Now just to confuse you further, my "26-inch" monitor is really only 23½" wide. The 26" is a diagonal measurement. But let's divide that 1920 pixels into 23½", we get about 81 pixels per inch. The universal standard for computer monitors and the Internet is 72 pixels per inch but who's counting? Close enough.
You could quibble with me and tell me you have a fancy 'Retina' display or a giant monitor, or a $500 video card that lets you see 4000 pixels on your screen but hey...
Now go to the top of this article and read what I said about the resolution of the owl picture as it came out of my camera. Wow. 7360x4912 pixels! If I tried to look at every pixel of that on my computer, it would be dripping out of my monitor and down both sides of my tabletop! So guess what? I CAN'T look at them all. I can only squeeze them into the 1920 pixels (wide) that are available to me.

OK, now go find a magnifying glass. I'll wait right here. Are you back? Now look really closely at your computer screen. See how it looks like a bunch of little square dots? Those are called pixels.

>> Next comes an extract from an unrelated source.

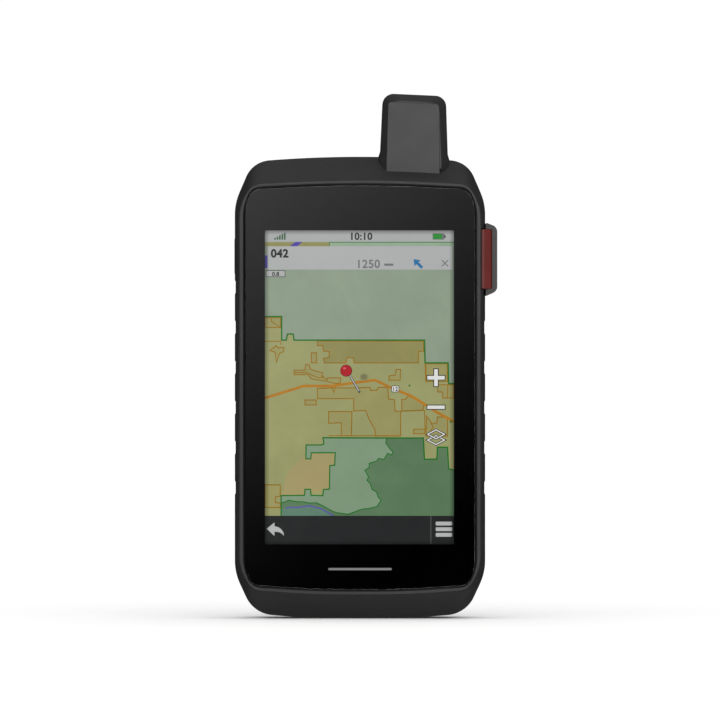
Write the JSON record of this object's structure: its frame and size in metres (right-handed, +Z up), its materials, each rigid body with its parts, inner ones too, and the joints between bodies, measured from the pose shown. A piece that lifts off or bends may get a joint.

So if I want to output a picture for use online or just to be viewed on a computer or tablet, I don't need it to be any bigger than about 2000 pixels (wide). Otherwise it's a waste anyway, you can't see the in-between ones. Since you probably aren't looking at any pictures at the full width of your monitor, even that big is a waste. Make them smaller!
Facebook is special. They have some nasty compression algorithms that mess up pictures. If you research it, you'll find that the best size to make a picture, to optimize how it looks on Facebook, is 2048 pixels. Don't even think of asking why.
Your computer is smart. You don't have to tell it how many pixels per inch to make the picture, that's determined by the computer and the monitor. Even if you tell it you want 10,000 pixels per inch it can't do it! It's going to change it to 72 ppi (Pixels per inch) for you. The important thing for you to decide is how many pixels (wide, for example) you want the image to be. Half a screen width is about 800 pixels. What about if you only output your picture at 200 pixels wide, and then tried to blow it up to full-screen (your browser can do it, for instance)? Then it's going to look all unsharp and fuzzy because there's not enough information to exactly light up all of the pixels. Get it?

So if you're outputting a picture for the internet, somewhere between 800 and 2000 pixels is best. Of course the bigger you make it, the bigger the image file size becomes, the slower it is to load, etc. Your call...

I choose to make my pictures 1280 pixels wide for this blog. Here's what my settings look like in the Lightroom export module:


The internet, and your computer monitor, all work in the sRGB colour space. If you set it to something else, your colours are going to look funny. And generally you're going to want JPEG image files, the internet likes them the best. 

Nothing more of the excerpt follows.